# SET EXERCISE
Would you restate all the data that follows, word for word?

# DATASET EXTRACT
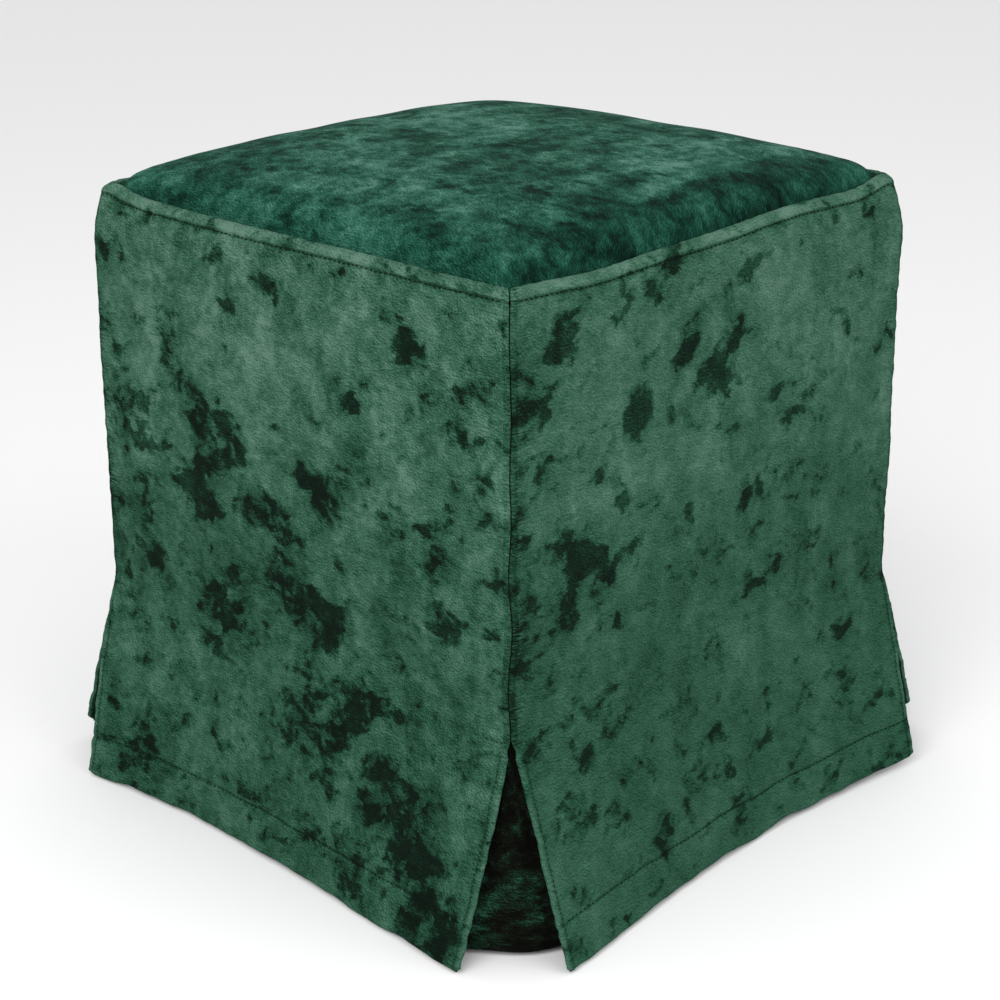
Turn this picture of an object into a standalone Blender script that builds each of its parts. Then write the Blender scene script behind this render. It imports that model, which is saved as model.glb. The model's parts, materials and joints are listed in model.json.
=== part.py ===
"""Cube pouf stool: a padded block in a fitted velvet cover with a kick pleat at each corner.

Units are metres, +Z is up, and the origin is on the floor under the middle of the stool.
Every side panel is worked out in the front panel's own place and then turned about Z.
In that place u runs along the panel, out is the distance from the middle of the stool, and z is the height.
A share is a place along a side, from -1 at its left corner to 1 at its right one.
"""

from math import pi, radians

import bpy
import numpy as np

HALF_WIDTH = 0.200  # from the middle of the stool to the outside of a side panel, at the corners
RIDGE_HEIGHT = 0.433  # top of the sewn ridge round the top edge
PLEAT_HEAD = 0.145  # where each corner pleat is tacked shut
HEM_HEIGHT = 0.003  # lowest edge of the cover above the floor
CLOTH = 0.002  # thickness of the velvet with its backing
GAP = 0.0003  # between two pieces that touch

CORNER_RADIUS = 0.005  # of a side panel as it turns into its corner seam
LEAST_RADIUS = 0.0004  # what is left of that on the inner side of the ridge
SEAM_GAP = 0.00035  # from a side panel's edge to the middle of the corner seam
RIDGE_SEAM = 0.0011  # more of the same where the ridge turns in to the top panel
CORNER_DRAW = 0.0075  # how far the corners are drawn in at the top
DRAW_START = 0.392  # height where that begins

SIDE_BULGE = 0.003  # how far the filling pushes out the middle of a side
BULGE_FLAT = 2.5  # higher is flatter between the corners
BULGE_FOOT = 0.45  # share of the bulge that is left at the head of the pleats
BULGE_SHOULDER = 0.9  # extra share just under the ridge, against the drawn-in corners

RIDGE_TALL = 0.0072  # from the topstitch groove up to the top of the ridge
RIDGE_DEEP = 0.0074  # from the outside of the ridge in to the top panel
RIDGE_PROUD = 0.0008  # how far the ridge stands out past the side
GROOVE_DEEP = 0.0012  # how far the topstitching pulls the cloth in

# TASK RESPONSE
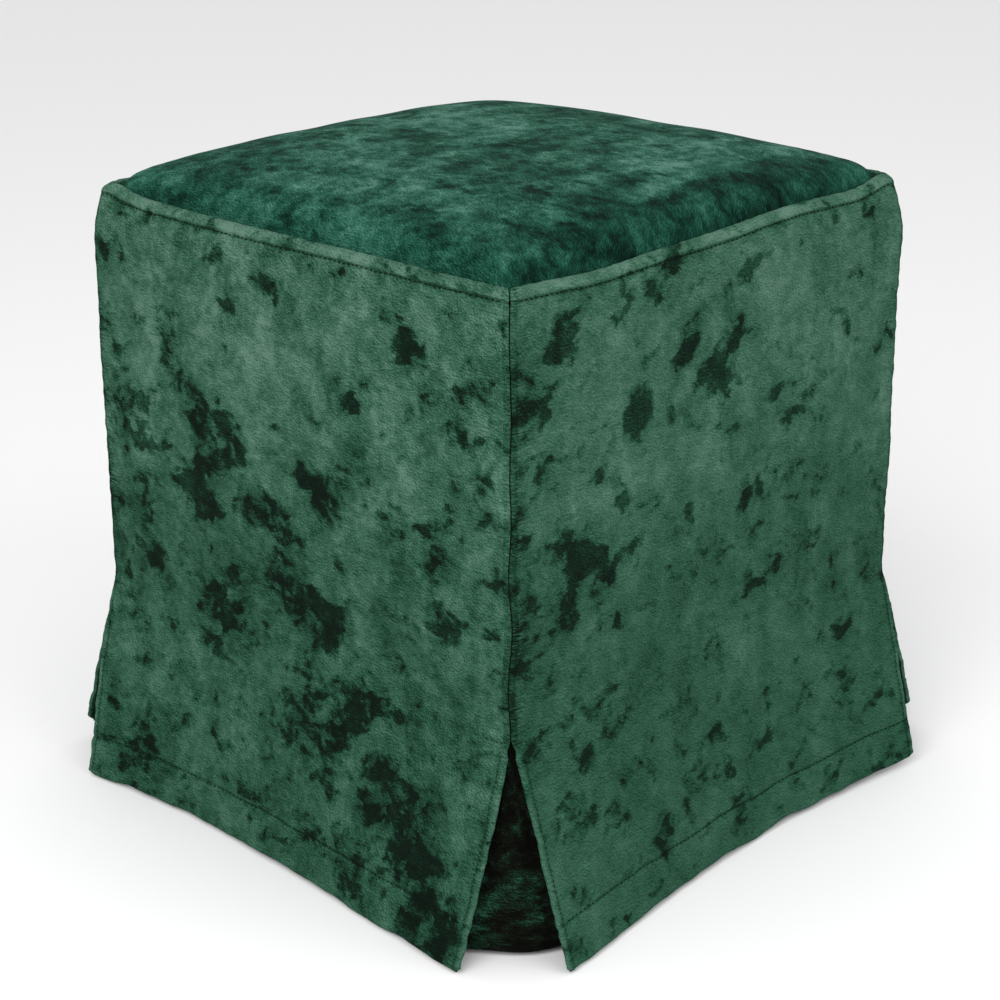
Turn this picture of an object into a standalone Blender script that builds each of its parts. Then write the Blender scene script behind this render. It imports that model, which is saved as model.glb. The model's parts, materials and joints are listed in model.json.
=== part.py ===
"""Cube pouf stool: a padded block in a fitted velvet cover with a kick pleat at each corner.

Units are metres, +Z is up, and the origin is on the floor under the middle of the stool.
Every side panel is worked out in the front panel's own place and then turned about Z.
In that place u runs along the panel, out is the distance from the middle of the stool, and z is the height.
A share is a place along a side, from -1 at its left corner to 1 at its right one.
"""

from math import pi, radians

import bpy
import numpy as np

HALF_WIDTH = 0.200  # from the middle of the stool to the outside of a side panel, at the corners
RIDGE_HEIGHT = 0.433  # top of the sewn ridge round the top edge
PLEAT_HEAD = 0.145  # where each corner pleat is tacked shut
HEM_HEIGHT = 0.003  # lowest edge of the cover above the floor
CLOTH = 0.002  # thickness of the velvet with its backing
GAP = 0.0003  # between two pieces that touch

CORNER_RADIUS = 0.005  # of a side panel as it turns into its corner seam
LEAST_RADIUS = 0.0004  # what is left of that on the inner side of the ridge
SEAM_GAP = 0.00035  # from a side panel's edge to the middle of the corner seam
RIDGE_SEAM = 0.0011  # more of the same where the ridge turns in to the top panel
CORNER_DRAW = 0.0075  # how far the corners are drawn in at the top
DRAW_START = 0.392  # height where that begins

SIDE_BULGE = 0.003  # how far the filling pushes out the middle of a side
BULGE_FLAT = 2.5  # higher is flatter between the corners
BULGE_FOOT = 0.45  # share of the bulge that is left at the head of the pleats
BULGE_SHOULDER = 0.9  # extra share just under the ridge, against the drawn-in corners

RIDGE_TALL = 0.0072  # from the topstitch groove up to the top of the ridge
RIDGE_DEEP = 0.0074  # from the outside of the ridge in to the top panel
RIDGE_PROUD = 0.0008  # how far the ridge stands out past the side
GROOVE_DEEP = 0.0012  # how far the topstitching pulls the cloth in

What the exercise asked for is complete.